Last week, Google bought San Francisco startup Lift Labs for an undisclosed price. Lift creates devices to counteract the shaking caused by Parkinson’s disease and “essential tremor,” an even more common medical condition that triggers shaking. The company’s first product, introduced late last year for $300, is a tremor-cancellation handle with spoon and fork attachments for people whose shaking makes it difficult to eat without a struggle. The gadget really seems to make a difference—the company’s website displays touching e-mails from users, like one from a man who says he was able to eat a bowl of cereal for the first time in years.

Lift Labs will live in Google’s Google X division, the not-so-secret secret branch of the company responsible for its self-driving car and Google Glass.

Cofounder Anupam Pathak got the idea for this gizmo when he was a doctoral student at the University of Michigan, working on a military project focusing on how to stabilize rifles when the soldiers aiming them are shaky from stress. The approach uses a technology similar to active-noise cancellation in audio headphones. As he told Mechanical Engineering Magazine last year, “The basic issue I discovered is you can’t stop soldiers from trembling but you can accommodate it. With our device, we allow the hand to move but what you’re holding onto cancels its motion. Digital cameras already do this on a small scale so we’ve come up with technology to do it on a larger scale.”

In 2011, Pathak got funding from the National Institutes of Health to develop a prototype—something the company reminded the world of in a tweet last week: “We hope to continue to be a living example of what Govt seed funding can do for public. So grateful. @ NIHsbir”. In 2013, the venture firm Rock Health was part of a group of angel investors that together put $1 million into the company.

Ho hum, just another Google acquisition, right? After all, Google picks up about a company a week.

Or is it? In the continuing effort to decipher Google’s tea leaves, Silicon Valley has been trying to figure out just what this latest acquisition means.

One possibility: Google, or at least a part of it, is turning into a medical device company. Google X, which is also working on contact lenses that monitor the glucose levels of tears and is collecting data to try to build a complete picture of a “baseline” healthy human, has invested in a number of medical ventures including genomics company 23 and Me, and started Calico, a biotech company that’s looking at how to dramatically extend lifespans.

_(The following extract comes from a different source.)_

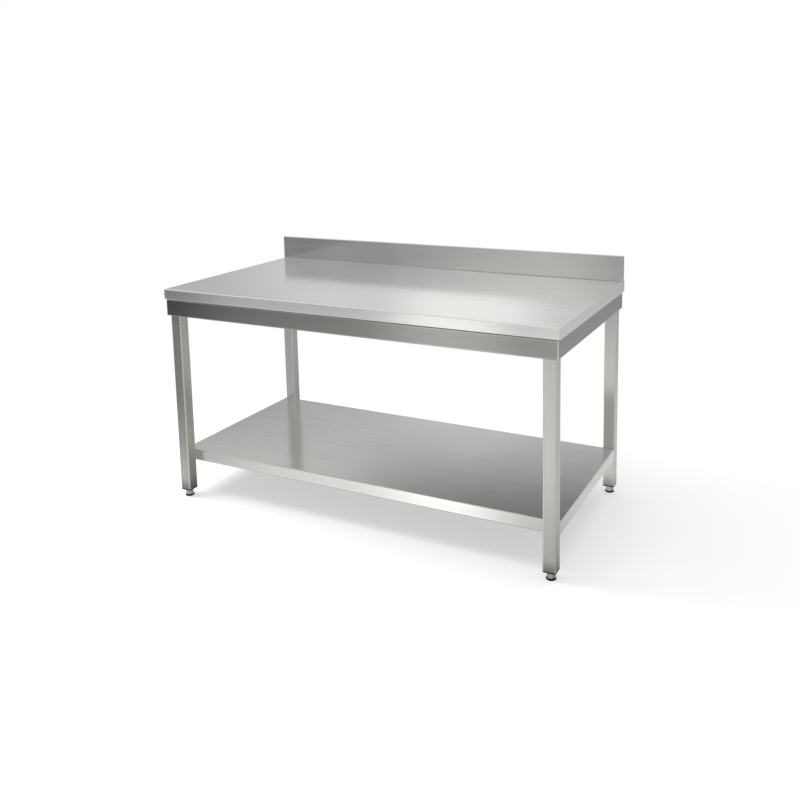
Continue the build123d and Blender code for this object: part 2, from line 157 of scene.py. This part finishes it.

Or it’s not a broad strategy, but a narrow one: Google is taking a very specific and personal interest in Parkinson’s. The company has a reason to do so: Google cofounder Sergey Brin, who oversees Google X, has a genetic mutation that makes him more susceptible to developing Parkinson’s, and his mother has been diagnosed with the disease. Independently, Brin has been donating money to Parkinson’s research.

Or, you might even think—particularly if you’ve read Dave Eggers’ dystopian novel The Circle lately—that Google’s trying to figure out a way to know just when, where, and what you’re eating, and that pretty soon these gadgets will be sending data to the Internet as well as helping people eat. In which case you might be overthinking this just a bit.

But I’m going to go with perhaps the simplest—and, to me, most encouraging—explanation. The Lift Labs acquisition simply means that Google is aware that groundbreaking technology is not just about the big stuff: organizing all the world’s information, changing the way cars work, or eradicating a disease. The Lift Labs acquisition is a sign that sometimes the stuff that seems small but is fixable in the short term—like being able to eat independently with ease—can make a huge difference while we’re waiting for the big stuff to get figured out.